El autor cuenta que este es el libro que más horas de investigación le ha requerido y que para él fue más importante la tarea de estructurarlo, como un guión cinematográfico, que la escritura. Con todo, su poderoso estilo brilla constantemente a través del relato sobrio de los hechos; como cuando describe una fotografía del día del asalto a Torreón: “En un segundo plano al centro de la foto hay una bestia poshistórica: un ingeniero topógrafo cuya imagen, desvaída entre el paisaje y los aperos de su oficio, semeja un arácnido steampunk”.
El “pequeño genocidio” empezó el sábado 13 al anochecer en las huertas de las afueras de Torreón a la llegada de las tropas maderistas
El “pequeño genocidio”, como le llama Herbert, empezó el sábado 13 al anochecer en las huertas de las afueras de Torreón a la llegada de las tropas maderistas. “El cielo se nubló. Las tinieblas adquirieron una pátina difusa. Así empezó la matanza”, escribe. “Un arraigada tradición oral afirma que los chinos eran tan tontos que no sabían responder a las contraseñas militares: Viva el Supremo Gobierno frente a los porfiristas y Viva Madero frente a los alzados. A la pregunta “¿Quién vive?” contestaban “¡Di tú plimelo!”, respuesta cuyo descaro premiaban los contendientes con andanadas de máuser”. Una de las especies que se propagaron por años para excusar el pogrom fue que algunos chinos habían disparado contra los revolucionarios, o que habían apoyado al porfirismo. Ni una sóla prueba documental lo respalda. Los chinos fueron aniquilados a sangre fría, indefensos, desarmados. Primero en las huertas. Luego en el centro de la ciudad, donde tenían negocios. Primero los mataron los sublevados, luego cualquier civil que se animara a despojar bienes y a arrancar vidas extrañas. Los encueraron, los azotaron, los apuñalaron, “los descuartizaron atando sus extremidades a distintos caballos y saliendo a galope en direcciones opuestas”, los mutilaron, les abrieron la frente a balazos. La mayoría fueron enterrados en una fosa común en el perímetro exterior del cementerio, “puesto que no eran cristianos”.

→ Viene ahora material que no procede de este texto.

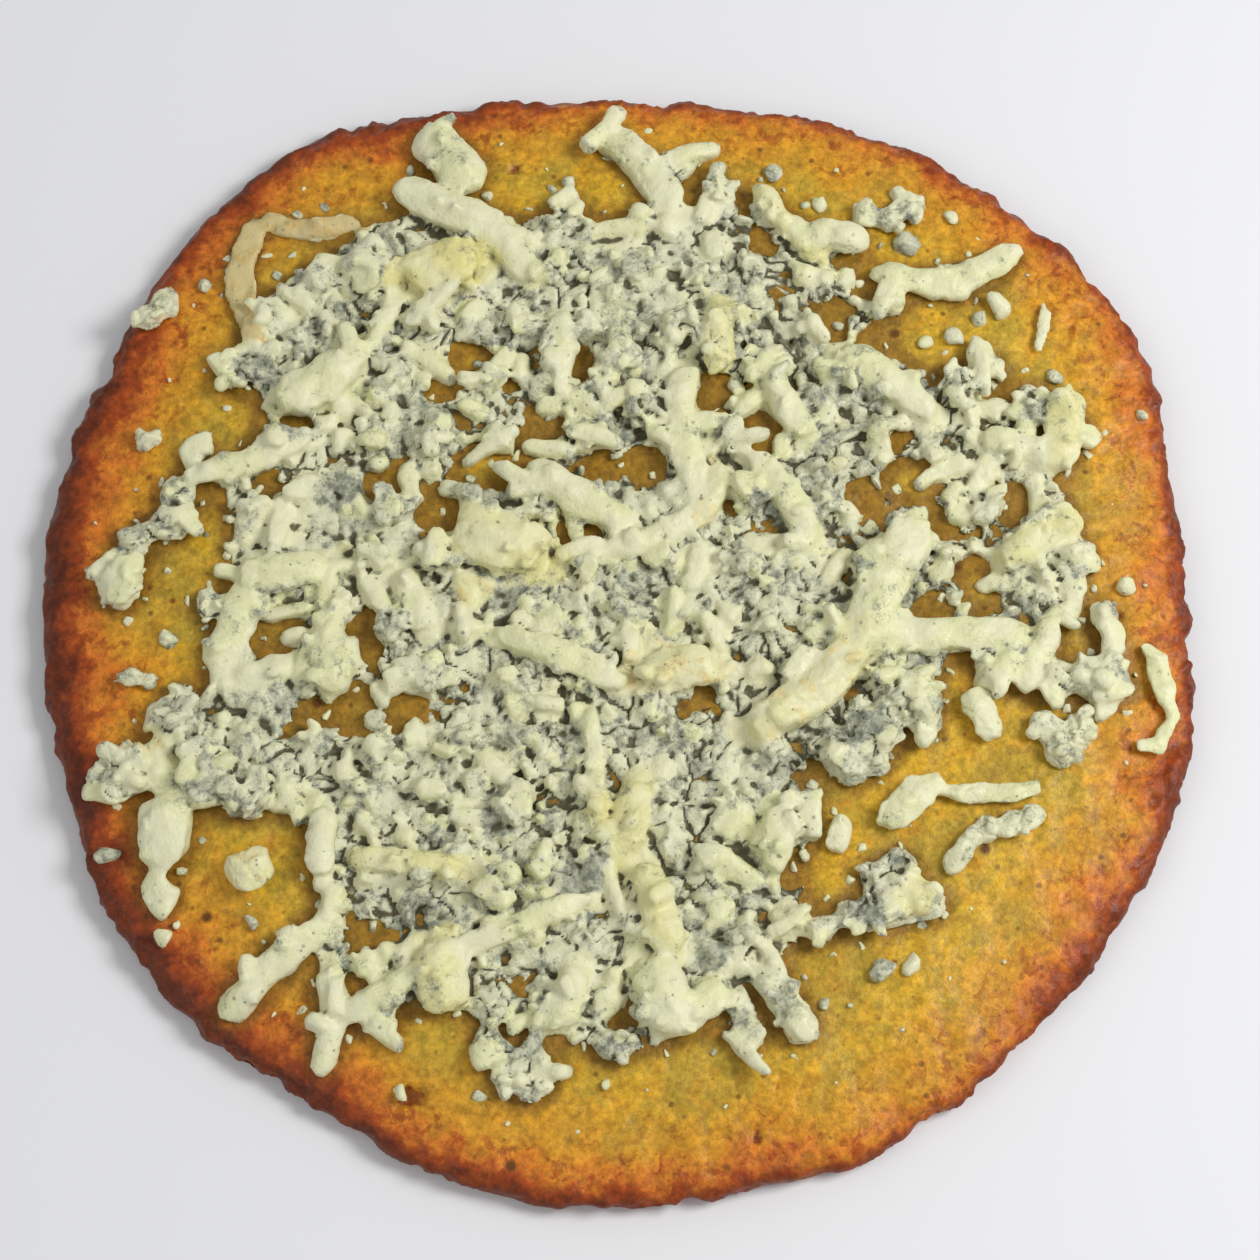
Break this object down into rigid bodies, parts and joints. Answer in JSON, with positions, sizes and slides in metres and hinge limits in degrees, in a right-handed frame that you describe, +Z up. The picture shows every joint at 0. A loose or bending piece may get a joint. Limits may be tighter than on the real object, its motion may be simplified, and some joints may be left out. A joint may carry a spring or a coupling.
{
  "type": "hash brown potato pancake with melted blue cheese",
  "caption": "Large round fried potato pancake, flat below, with a thin craggy browned rim, topped with melted grated and crumbled blue cheese.",
  "frame": {"origin": "the middle of the outline, on the flat underside that it rests on", "axes": "+Z up through the thickness; +Y towards the side with the lone oblong lump of cheese above the sheet, which is the far side when the food is served"},
  "size_m": [0.1911, 0.1934, 0.015],
  "materials": {
    "fried_potato": "fried grated potato, olive gold in the middle and reddish brown at the rim, slightly oily",
    "blue_cheese": "melted cream-white cheese with blue-grey mould, satin and slightly moist"
  },
  "bodies": {
    "root": {"potato_pancake": "fried_potato", "melted_cheese": "blue_cheese", "cheese_lump_far_right": "blue_cheese", "cheese_sliver_far_right": "blue_cheese", "cheese_hook_right": "blue_cheese", "cheese_lump_right": "blue_cheese", "cheese_chunk_right": "blue_cheese", "cheese_strand_near_right": "blue_cheese", "cheese_cluster_near_right": "blue_cheese", "cheese_oval_near_right": "blue_cheese", "cheese_chunk_near_left": "blue_cheese", "cheese_pair_left": "blue_cheese", "cheese_crumb_left": "blue_cheese", "cheese_crumb_far_left": "blue_cheese", "cheese_blob_far_left": "blue_cheese"}
  },
  "joints": []
}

La vivienda de un superviviente, el doctor Walter J. Lim, habría de convertirse un siglo más tarde en el Museo de la Revolución.
En otro de sus recorridos en taxi por la ciudad, Julián Herbert se subió al coche “exahusto”, pero por disciplina se decidió a hacerle la metódica pregunta al taxista. “¿Tú sabes quién mató a los chinos?”. Era un joven moreno que parecía “asustado”. “Creo distinguir en su mirada algo que he visto en muchos otros rostros y también en el espejo: la luz blanda, como de vidrio derretido, de los impenitentes fumadores de piedra”. El conductor respondió que no, “con un ligero movimiento de cabeza”. Al llegar a la puerta del hotel, le dio el cambio al novelista y, sin mirarlo, el chofer de Torreón que quizá consuma crack le brindó una hipótesis desde el filtro contemporáneo del narcoterror mexicano: “Han de haber sido los Zetas, ¿no? Esos weyes son los que matan a todos”.
Los Zetas o Francisco Villa. Una de dos.